A short time later the TNT driver knocked on the door and accepted the package, remarking that the address I'd put on the box was wrong not Seagate in the UK, but a firm in Holland..
The next day I got another email stating that my hard drive was fixed, and a day or two later the repaired drive was delivered by TNT; in fact it arrived so early I was still in bed and had to collect it from a neighbour.
Full of confidence I fitted it to my customer's computer and low and behold it fired up to the XP Desktop exactly as it was before the busy flag had been set. A quick check revealed that the firmware was now the latest version so, hopefully, the drive will be good for several years.
What about a RAID system you might ask?
This would have a second hard drive carrying a mirror of the boot
drive so that failure of one drive would not result in loss of
data.
Well funnily enough the computer I supplied did have a RAID-1
configuration
I actually fitted two Seagate Barracuda drives,
but strangely the RAID setup had been disconnected somehow after
a month or so without the owner noticing.

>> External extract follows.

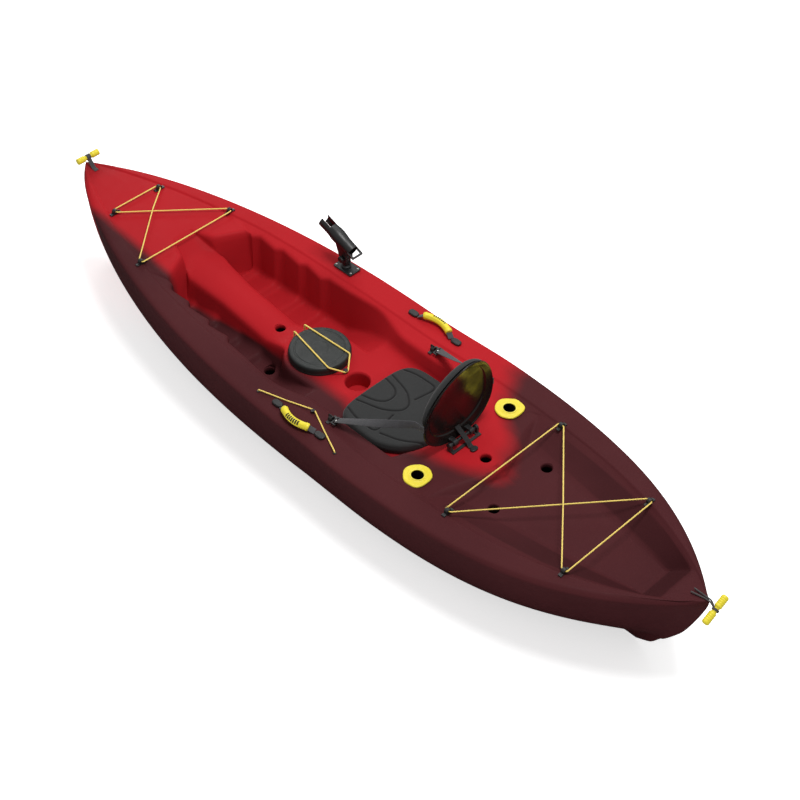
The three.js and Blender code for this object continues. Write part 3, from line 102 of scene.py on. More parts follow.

The other drive did
in fact take over when I'd changed the BIOS settings, but it stepped
back 6 months or so in time, to the day it had been disconnected.
I checked its firmware status and found it to be ST15. I therefore
ran a small firmware update program supplied by Seagate and updated
it before it too met the same fate as its partner.
The final phase was to make a backup
of the repaired drive, just to be safe, then reformat the second
drive and wait till the RAID software finished its mirroring.
I suppose the moral is to never alter BIOS settings unless you
know exactly what you're doing, and NEVER carry out a motherboard
BIOS update, because this invariably resets the settings to default
which isn't compatible with a RAID setup.
It's a pity that Seagate didn't advise resellers, via suppliers, to update the firmware on any Barracuda drives they'd supplied.